Hiring staff, buying equipment and facilities, ramping up marketing... Whatever it takes to grow a business requires funding. One type of funding is borrowing.
Borrowing from yourself assumes your business is doing well, and you have taken distributions to have the personal resources available. Third-party borrowing could be from a bank or other financial institution, an equipment supplier or vendor looking to increase their sales.
Which type of borrowing makes the most sense for you? It depends on your situation.
Reasons That Favor Borrowing From Yourself
1. Time crunch. A third-party lender will have a structured process: an application, submission of a business plan and financial information, internal review and approval, etc. This could all take up to a month.
If you borrow from yourself, it might take a day. If speed is an issue, borrowing from yourself is usually quicker.
2. Loan terms. A bank will have a suite of standard “loan packages,” which include terms such as loan length, collateral requirements, and principal and interest payment provisions.

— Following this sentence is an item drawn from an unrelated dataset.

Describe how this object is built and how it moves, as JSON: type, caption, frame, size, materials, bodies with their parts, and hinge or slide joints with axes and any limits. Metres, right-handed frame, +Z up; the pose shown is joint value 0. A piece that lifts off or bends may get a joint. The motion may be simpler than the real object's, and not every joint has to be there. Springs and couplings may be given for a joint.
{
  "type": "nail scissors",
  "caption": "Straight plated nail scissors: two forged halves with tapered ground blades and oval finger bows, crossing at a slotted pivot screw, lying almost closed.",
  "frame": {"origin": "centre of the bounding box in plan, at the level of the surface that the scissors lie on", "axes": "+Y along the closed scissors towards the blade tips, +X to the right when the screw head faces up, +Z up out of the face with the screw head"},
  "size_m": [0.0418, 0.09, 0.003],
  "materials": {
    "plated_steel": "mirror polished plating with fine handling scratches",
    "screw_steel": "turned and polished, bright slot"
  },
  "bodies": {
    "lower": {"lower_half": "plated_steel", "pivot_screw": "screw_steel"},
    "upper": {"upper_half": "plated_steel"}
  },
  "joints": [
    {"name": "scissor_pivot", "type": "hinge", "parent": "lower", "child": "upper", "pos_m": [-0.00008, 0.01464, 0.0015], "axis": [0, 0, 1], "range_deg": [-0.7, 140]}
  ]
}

While banks can be somewhat flexible, they have their base products. If you borrow from yourself, you can set the terms and change them if necessary.

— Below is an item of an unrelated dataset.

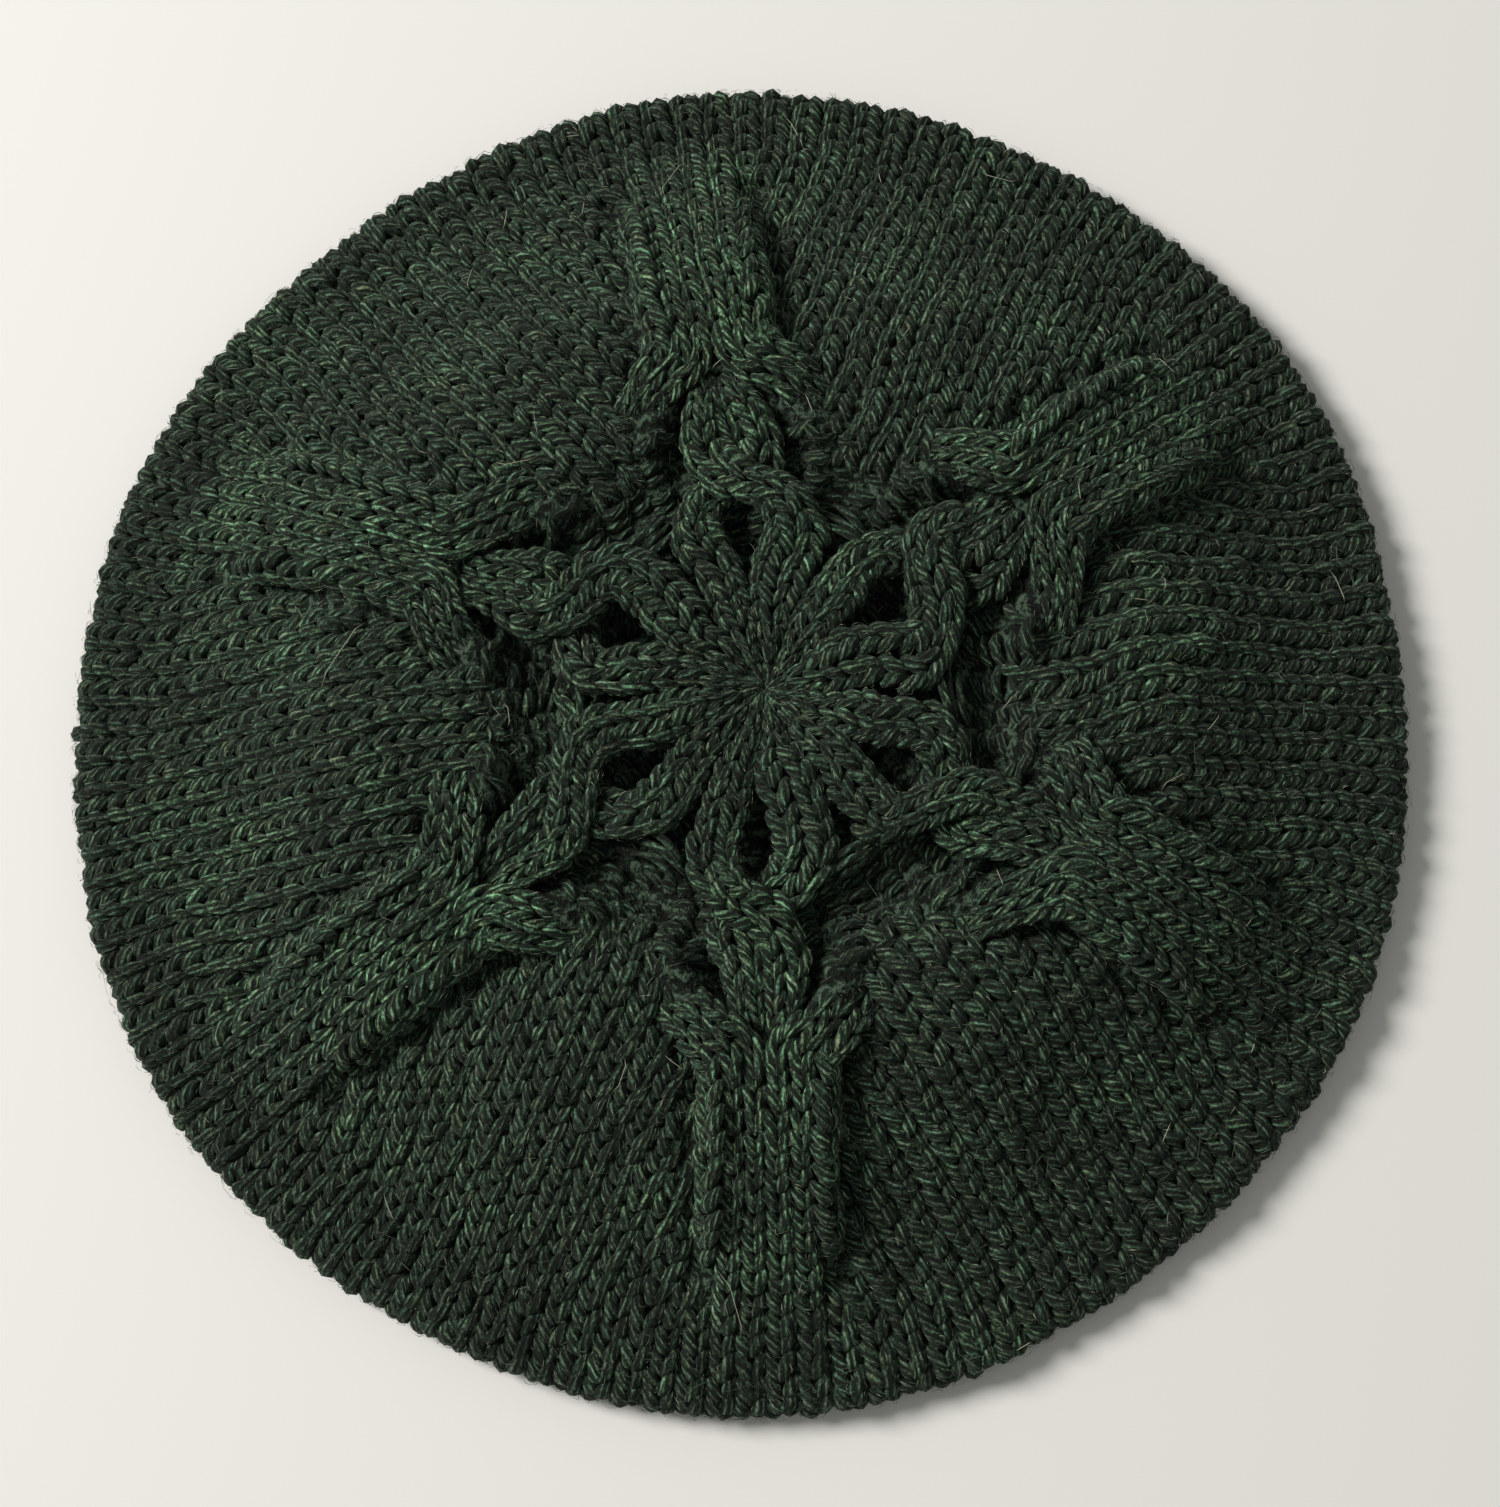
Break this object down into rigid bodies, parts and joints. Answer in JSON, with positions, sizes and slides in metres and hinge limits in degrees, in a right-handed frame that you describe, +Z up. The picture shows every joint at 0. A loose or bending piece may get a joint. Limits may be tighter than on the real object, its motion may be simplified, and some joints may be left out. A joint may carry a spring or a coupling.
{
  "type": "tam o shanter",
  "caption": "Hand-knitted wool tam o shanter lying crown up, with a wide round crown, a raised star of cables, a folded rim and a ribbed head band.",
  "frame": {"origin": "on the table, under the middle of the rim's footprint", "axes": "+Z up out of the crown, +Y towards the arm of the cable star that points away from the viewer in the picture, +X to the picture's right"},
  "size_m": [0.257, 0.263, 0.0321],
  "materials": {
    "knitted_wool": "heathered dark bottle-green plied wool in stocking stitch with cables, soft and matte with loose fibres",
    "ribbed_wool": "the same dark bottle-green wool in stretchy ribbing, matte"
  },
  "bodies": {
    "root": {"crown_shell": "knitted_wool", "rib_band": "ribbed_wool"}
  },
  "joints": []
}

3. Interest rate. Banks and other lenders are in business to make money. Interest rates are made with profit margins in mind, as well as a risk factor to hedge that you might not pay back the loan on time.

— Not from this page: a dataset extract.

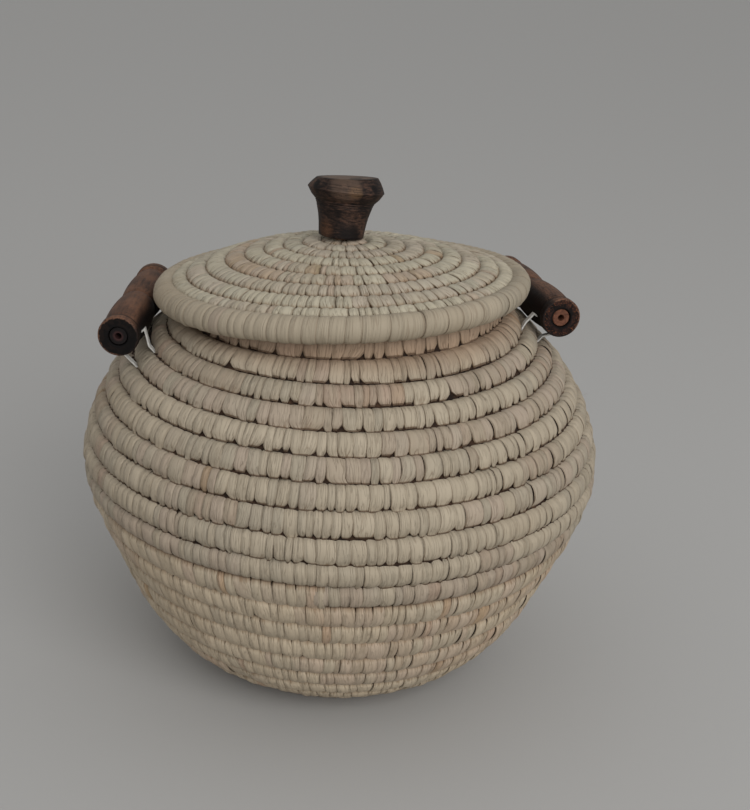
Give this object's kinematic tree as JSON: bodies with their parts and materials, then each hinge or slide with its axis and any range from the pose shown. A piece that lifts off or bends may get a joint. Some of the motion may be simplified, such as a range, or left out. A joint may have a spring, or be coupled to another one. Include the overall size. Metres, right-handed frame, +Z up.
{
  "type": "coiled rice basket",
  "caption": "Round coiled palm-leaf basket with a shallow domed lid, a turned wooden knob and turned wooden side handles tied on with strips, for storing or serving dry food.",
  "frame": {"origin": "centre of the flat base, on the surface that the basket stands on", "axes": "+Z up, -Y towards the front that the picture shows, +X to the right seen from the front"},
  "size_m": [0.3179, 0.3176, 0.3112],
  "materials": {
    "palm_leaf_body": "dry pale palm leaf, matt",
    "palm_leaf_lid": "dry pale palm leaf, matt",
    "palm_leaf_ring": "dry pale palm leaf, matt",
    "dark_wood": "turned and scorched hardwood, low sheen",
    "pale_core": "bare orange-brown wood",
    "brown_wood": "plain brown wood",
    "white_strip": "white flat strip, matt"
  },
  "bodies": {
    "basket": {"basket_body": "palm_leaf_body", "tie_left_front": "white_strip", "tie_left_rear": "white_strip", "tie_right_front": "white_strip", "tie_right_rear": "white_strip"},
    "lid": {"lid_coil": "palm_leaf_lid", "lid_inner_ring": "palm_leaf_ring", "knob": "dark_wood", "knob_peg": "brown_wood", "peg_washer": "brown_wood"},
    "left_handle": {"handle_left": "dark_wood", "handle_left_core": "pale_core"},
    "right_handle": {"handle_right": "dark_wood", "handle_right_core": "pale_core"}
  },
  "joints": [
    {"name": "lid_lift", "type": "slide", "parent": "basket", "child": "lid", "axis": [0, 0, 1], "range_m": [0, 0.15]},
    {"name": "left_handle_rock", "type": "hinge", "parent": "basket", "child": "left_handle", "pos_m": [-0.1154, -0.002, 0.20598], "axis": [0.0262, 0.9997, 0], "range_deg": [-18, 4], "deforming": ["tie_left_front", "tie_left_rear"]},
    {"name": "right_handle_rock", "type": "hinge", "parent": "basket", "child": "right_handle", "pos_m": [0.10266, 0.03619, 0.21713], "axis": [0.25, -0.9668, 0.0523], "range_deg": [-18, 4], "deforming": ["tie_right_front", "tie_right_rear"]}
  ]
}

When borrowing from yourself, you can set a low rate as long as it complies with IRS regulations. The IRS regulations are at section 7520 for Applicable Federal Rates and section 7872 for Treatment of Loans with Below Market Interest Rates.
4. Loan capacity. If you already have loans, a new loan might exceed the bank’s debt service coverage ratio metric. (The ratio metric is a measure of the amount of cash flow available to pay debt obligations.)
If this is the case, a new bank loan might not be available for you.
Reasons That Favor Borrowing From a Third Party
1. Amount of funding needed. If the project, equipment or staff hire cost more than you can fully provide up front, then you may need funding help.
While you might be able to take a slower approach and self-fund over time, it might be important to make the investment soon to take advantage of a market opportunity.
2. Creating banking relationships and establishing your credit worthiness. Corporate treasurers often quip that the best time to borrow is when you do not need the money. At these times, you may be able to negotiate favorable terms.
Borrowing when you least need can help establish a relationship with the bank, which may come in handy when you really need them. Also, paying back the loan on time can help establish a good credit score and D&B rating. Further, having achieved bank borrowing may demonstrate to other potential funders that you have successfully passed the bank’s due diligence process.
3. Length of loan. Say you want to borrow and spend the money today to generate cash to repay the loan in a few months. In this type of temporary loan, a bank line of credit might be appropriate.
If the payoff period is longer or if there will be other cash needs, then a term loan might be appropriate as the borrowing level is more permanent. Remember, the interest expense is tax deductible.